Voor de vorm gaat de jury toch nog aan het werk. De paar grootste van de andere pompoenen worden toch nog gemeten en gewogen, maar het staat allemaal in geen verhouding tot het monster dat zojuist door Rinus afgeleverd is.
“Ik heb er nog een thuis, die is wat groter, maar deze is mooier hoor.” fluistert Rinus tegen zijn buurman.
Bij de uiteindelijke prijsuitreiking wordt opvallend weinig geapplaudiseerd. Maar de glunderende Rinus heeft er niet minder plezier om. Lachend stapt hij met prijs, plaquette en “De Eer” in zijn Mercedes en vertrekt huiswaarts, het murmelende publiek achterlatend in een vette ondoordringbare dieselwalm waaruit her en der wat kindergeschrei klinkt.

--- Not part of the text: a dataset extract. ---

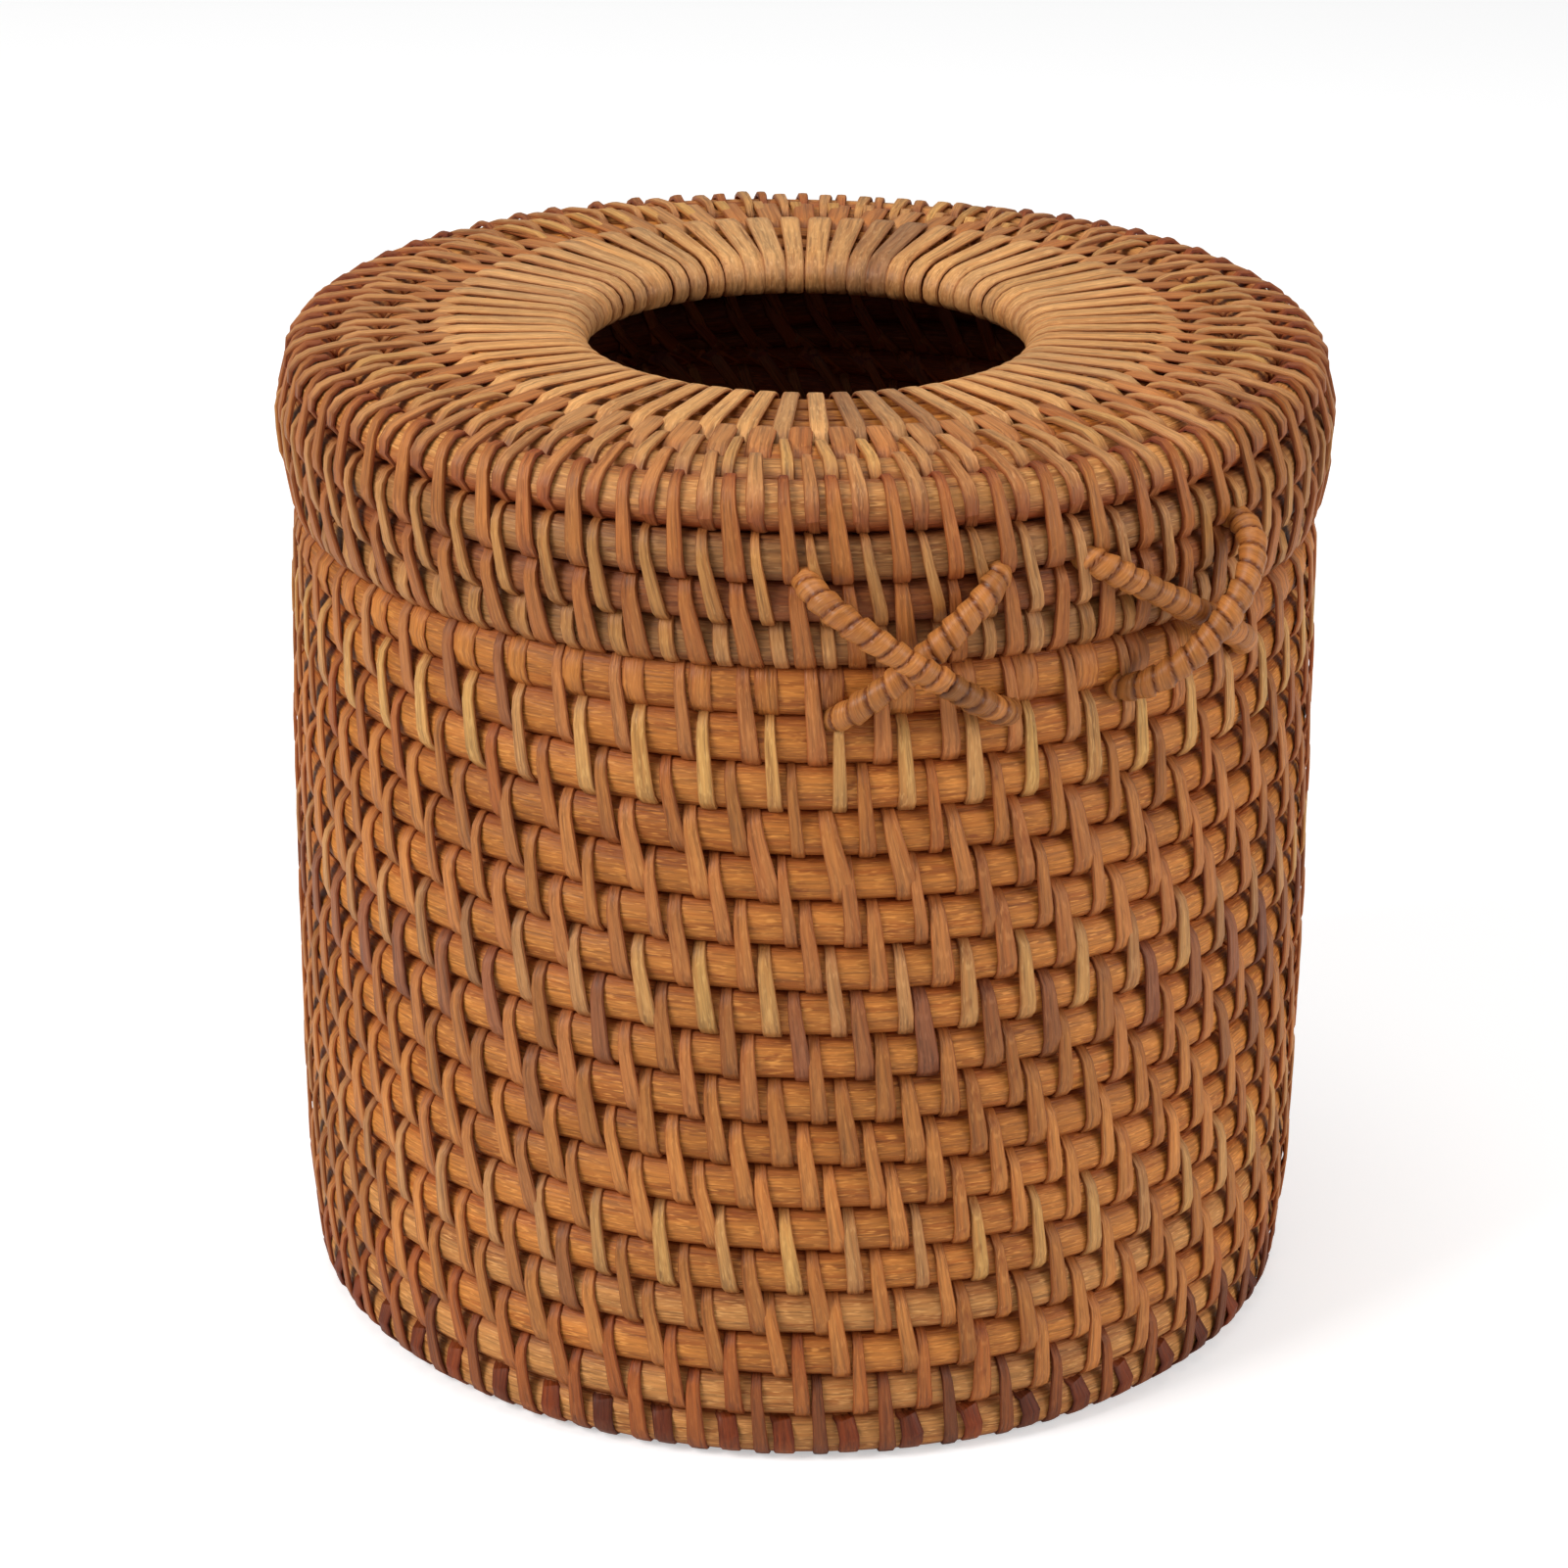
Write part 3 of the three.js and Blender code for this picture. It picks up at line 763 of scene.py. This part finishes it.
def cane_finish(name, lines, streaks, glints, roughness, bump, lean=None):
    """Cane whose fibres run along the piece, or round it where lean gives how far along it a turn
    moves for each millimetre round. lines, streaks and glints say how strongly the fine fibres, the
    broad darker streaks and the short light dashes between them show. The dashes are paler fibres
    and partly a painted highlight, glints on the cane."""
    finish = Finish(name)
    uv = finish.node("ShaderNodeUVMap", {"uv_map": "UVMap"})
    tone = finish.node("ShaderNodeAttribute", {"attribute_name": "tone"})
    place = finish.node("ShaderNodeTexCoord", output=3)
    across = finish.node("ShaderNodeSeparateXYZ", None, [uv])
    along = Shade(finish, across.socket.node.outputs[1])
    if lean is not None:
        across, along = along + across * lean, across

    def fibres(wide, long, layer, detail):
        spot = finish.node("ShaderNodeCombineXYZ", None, [across * (1 / wide), along * (1 / long), layer])
        values = {"Vector": spot, "Scale": 1.0, "Detail": detail, "Roughness": 0.6}
        return finish.node("ShaderNodeTexNoise", None, values)

    fine = fibres(*FINE_FIBRES)
    broad = fibres(*BROAD_STREAKS)
    dashes = fibres(*LIGHT_DASHES)
    smudges = fibres(*SMUDGES)
    values = {"Vector": place, "Scale": CLOUDS, "Detail": 3.0}
    cloud = finish.node("ShaderNodeTexNoise", None, values)
    light = finish.ramp(fine, [(0.3, 1 - lines), (0.5, 1.0), (0.7, 1 + lines * 0.6)])
    patch = finish.ramp(cloud, [(0.3, 0.92), (0.7, 1.07)])
    colour = finish.mix(1.0, tone, light, "MULTIPLY")
    colour = finish.mix(1.0, colour, patch, "MULTIPLY")
    deep = finish.mix(1.0, colour, STREAK_TONE, "MULTIPLY")
    colour = finish.mix(finish.ramp(broad, [(0.36, streaks), (0.5, 0.0)]), colour, deep)
    # Pale fibres, partly a painted highlight: glints on the cane
    pale = finish.mix(1.0, tone, PALE_FIBRE_AND_GLINT_TONE, "MULTIPLY")
    colour = finish.mix(finish.ramp(dashes, [(0.55, 0.0), (0.68, glints)]), colour, pale)
    flaw = finish.mix(1.0, tone, SMUDGE_TONE, "MULTIPLY")
    colour = finish.mix(finish.ramp(smudges, [(0.66, 0.0), (0.75, streaks)]), colour, flaw)
    values = {"Strength": bump, "Distance": 0.25 * MM, "Height": fine + dashes * 0.4}
    finish.set(
        Base_Color=colour,
        Roughness=fine * 0.2 + roughness,
        Specular_IOR_Level=0.32,
        Normal=finish.node("ShaderNodeBump", None, values),
    )
    return finish.material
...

In 2002 voltrekt zich min of meer hetzelfde. Weer komt hij als een van de laatsten aan met zijn aanhanger, waarop een pompoen, nog groter als zijn voorganger van het afgelopen jaar. Er wordt nu duidelijk geklaagd, en vrijwel niet meer geapplaudisseerd als Rinus zijn prijs in ontvangst neemt.
In het voorjaar van 2003 krijgt Rinus een officieel schrijven van de Commissie Braderie 2003, middels een sierlijke krul ondertekend door de Burgemeester van het dorp. Hierin wordt Rinus verzocht om redenen van sportiviteit af te zien van deelname aan de Pompoenen wedstrijd 2003. Deze brief nu hangt ingelijst bij Rinus boven de haard, samen met twee bronzen plaquettes en wat fotootjes.
“De Eer” is permanent binnengehaald in Huize Rinus.